To be done
Repeat the listing in full, word for word.

Provided data

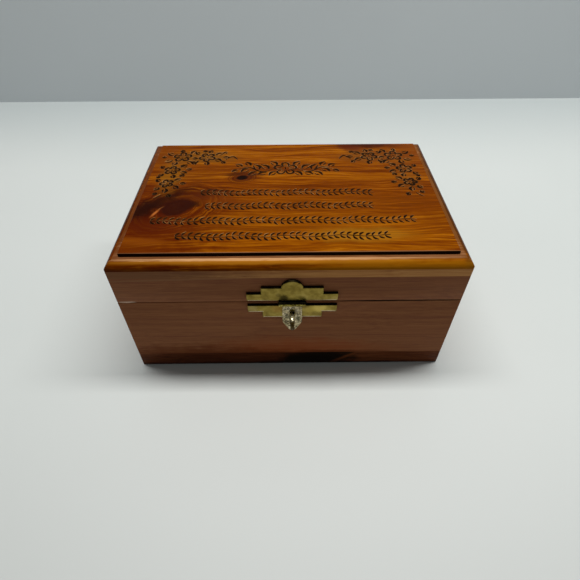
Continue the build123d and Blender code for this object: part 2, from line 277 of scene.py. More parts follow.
    # A stain frays along the fibres, and so does the rim of a knot's heart.
    fray_reach = 0.6
    stain_wander = 1.6
    fray = add(tree, "ShaderNodeMath", [fibres, 2 * fray_reach, -fray_reach], operation="MULTIPLY_ADD")[0]
    for middle, half, angles, soft, strength, code in stains:
        span = min(half)
        uneven = add(tree, "ShaderNodeVectorMath", [ruffle, (stain_wander * span, span, span), board],
                     operation="MULTIPLY_ADD")[0]
        local = add(tree, "ShaderNodeMapping", [uneven, middle, [math.radians(a) for a in angles], half],
                    vector_type="TEXTURE")[0]
        reach = add(tree, "ShaderNodeVectorMath", [local], operation="LENGTH")["Value"]
        reach = add(tree, "ShaderNodeMath", [reach, fray], operation="ADD")[0]
        mask = add(tree, "ShaderNodeMapRange", [reach, 1 + soft, 1 - soft, 0.0, strength],
                   interpolation_type="SMOOTHSTEP")[0]
        colour = add(tree, "ShaderNodeMix", {"Factor": mask, mix_a: colour, mix_b: tint(code)},
                     data_type="RGBA")[mix_out]
    heart_fray = 0.6
    heart_end = 1.16
    heart_full = 0.76
    heart_strength = 0.96
    for reach, code in round_knots:
        frayed = add(tree, "ShaderNodeMath", [fray, heart_fray, reach], operation="MULTIPLY_ADD")[0]
        heart = add(tree, "ShaderNodeMapRange", [frayed, heart_end, heart_full, 0.0, heart_strength],
                    interpolation_type="SMOOTHSTEP")[0]
        colour = add(tree, "ShaderNodeMix", {"Factor": heart, mix_a: colour, mix_b: tint(code)},
                     data_type="RGBA")[mix_out]
    # The finish is a little duller where the fibres are open, and they stand up by under a tenth of a mm.
    duller = 0.06
    fibre_height = 0.08 * mm
    rough = add(tree, "ShaderNodeMapRange", [fibres, 0.3, 0.7, roughness - duller, roughness + duller])[0]
    relief = add(tree, "ShaderNodeBump", {"Strength": bump, "Distance": fibre_height, "Height": tone})[0]
    shade = add(tree, "ShaderNodeBsdfPrincipled", {
        "Base Color": colour, "Roughness": rough, "IOR": lacquer_ior, "Normal": relief,
        "Specular IOR Level": gloss, "Specular Tint": tint(amber)})[0]
    add(tree, "ShaderNodeOutputMaterial", [shade])
    return material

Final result
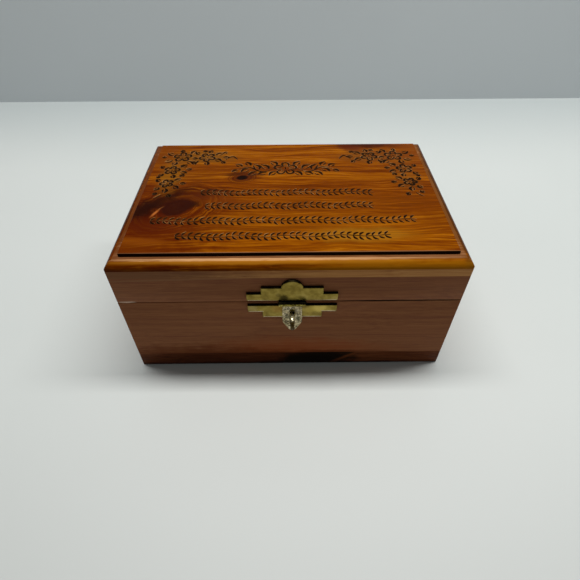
Continue the build123d and Blender code for this object: part 2, from line 277 of scene.py. More parts follow.
    # A stain frays along the fibres, and so does the rim of a knot's heart.
    fray_reach = 0.6
    stain_wander = 1.6
    fray = add(tree, "ShaderNodeMath", [fibres, 2 * fray_reach, -fray_reach], operation="MULTIPLY_ADD")[0]
    for middle, half, angles, soft, strength, code in stains:
        span = min(half)
        uneven = add(tree, "ShaderNodeVectorMath", [ruffle, (stain_wander * span, span, span), board],
                     operation="MULTIPLY_ADD")[0]
        local = add(tree, "ShaderNodeMapping", [uneven, middle, [math.radians(a) for a in angles], half],
                    vector_type="TEXTURE")[0]
        reach = add(tree, "ShaderNodeVectorMath", [local], operation="LENGTH")["Value"]
        reach = add(tree, "ShaderNodeMath", [reach, fray], operation="ADD")[0]
        mask = add(tree, "ShaderNodeMapRange", [reach, 1 + soft, 1 - soft, 0.0, strength],
                   interpolation_type="SMOOTHSTEP")[0]
        colour = add(tree, "ShaderNodeMix", {"Factor": mask, mix_a: colour, mix_b: tint(code)},
                     data_type="RGBA")[mix_out]
    heart_fray = 0.6
    heart_end = 1.16
    heart_full = 0.76
    heart_strength = 0.96
    for reach, code in round_knots:
        frayed = add(tree, "ShaderNodeMath", [fray, heart_fray, reach], operation="MULTIPLY_ADD")[0]
        heart = add(tree, "ShaderNodeMapRange", [frayed, heart_end, heart_full, 0.0, heart_strength],
                    interpolation_type="SMOOTHSTEP")[0]
        colour = add(tree, "ShaderNodeMix", {"Factor": heart, mix_a: colour, mix_b: tint(code)},
                     data_type="RGBA")[mix_out]
    # The finish is a little duller where the fibres are open, and they stand up by under a tenth of a mm.
    duller = 0.06
    fibre_height = 0.08 * mm
    rough = add(tree, "ShaderNodeMapRange", [fibres, 0.3, 0.7, roughness - duller, roughness + duller])[0]
    relief = add(tree, "ShaderNodeBump", {"Strength": bump, "Distance": fibre_height, "Height": tone})[0]
    shade = add(tree, "ShaderNodeBsdfPrincipled", {
        "Base Color": colour, "Roughness": rough, "IOR": lacquer_ior, "Normal": relief,
        "Specular IOR Level": gloss, "Specular Tint": tint(amber)})[0]
    add(tree, "ShaderNodeOutputMaterial", [shade])
    return material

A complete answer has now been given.